Le jugement du tribunal administratif de Nantes porte sur 17 recours concernant l’application de la loi sur l’eau et de celle sur les espèces protégées. Une procédure proche de celle concernant le projet de Center Parcs à Roybon dans l’Isère, pourtant bloqué, lui, jeudi 16 juillet, par la justice, qui a annulé un arrêté préfectoral autorisant la destruction de zones humides dans la forêt de Chambaran, préalable au démarrage du chantier de construction de ce centre de loisirs. La différence de traitement est flagrante. Pour François de Beaulieu, des Naturalistes en lutte, « c’est paradoxal car l’enjeu de l’eau est beaucoup plus important à Notre-Dame-des-Landes, dont la zone humide est bien plus étendue que dans l’Isère ». Raphaël Romi, professeur de droit, souligne l’absence de prise en compte des enjeux de la compensation dans le dossier de l’aéroport alors que « 80 % des agriculteurs qui avaient été pressentis pour signer une convention de compensation avec le maître d’ouvrage, la refusent et que donc concrètement la compensation ne peut pas se faire ». Il s’étonne aussi de la non prise en compte d’un récent arrêt du Conseil d’État qui annule le décret des Autorités environnementales, ces instances consultatives du ministère de l’écologie.
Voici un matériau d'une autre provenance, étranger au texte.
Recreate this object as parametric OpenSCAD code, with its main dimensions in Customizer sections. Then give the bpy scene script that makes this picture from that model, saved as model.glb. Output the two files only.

Pour le Conseil, elles ne sont pas assez autonomes dans leur fonctionnement et leur budget. Or il leur incombe notamment de rendre un avis sur les arrêtés concernant l’application de la loi sur l’eau. Si bien que pour le juriste, cela aurait dû motiver l’annulation de cet arrêt pour le projet d’aéroport.
Le week-end dernier, sur un champ de la ZAD de Notre-Dame-des-Landes, une fois la nuit tombée, des dizaines de personnes regardaient s’élever dans le ciel une petite montgolfière traînant derrière elle une banderole lumineuse : « Ciel LIBRE. » Ce n’est pas encore fait.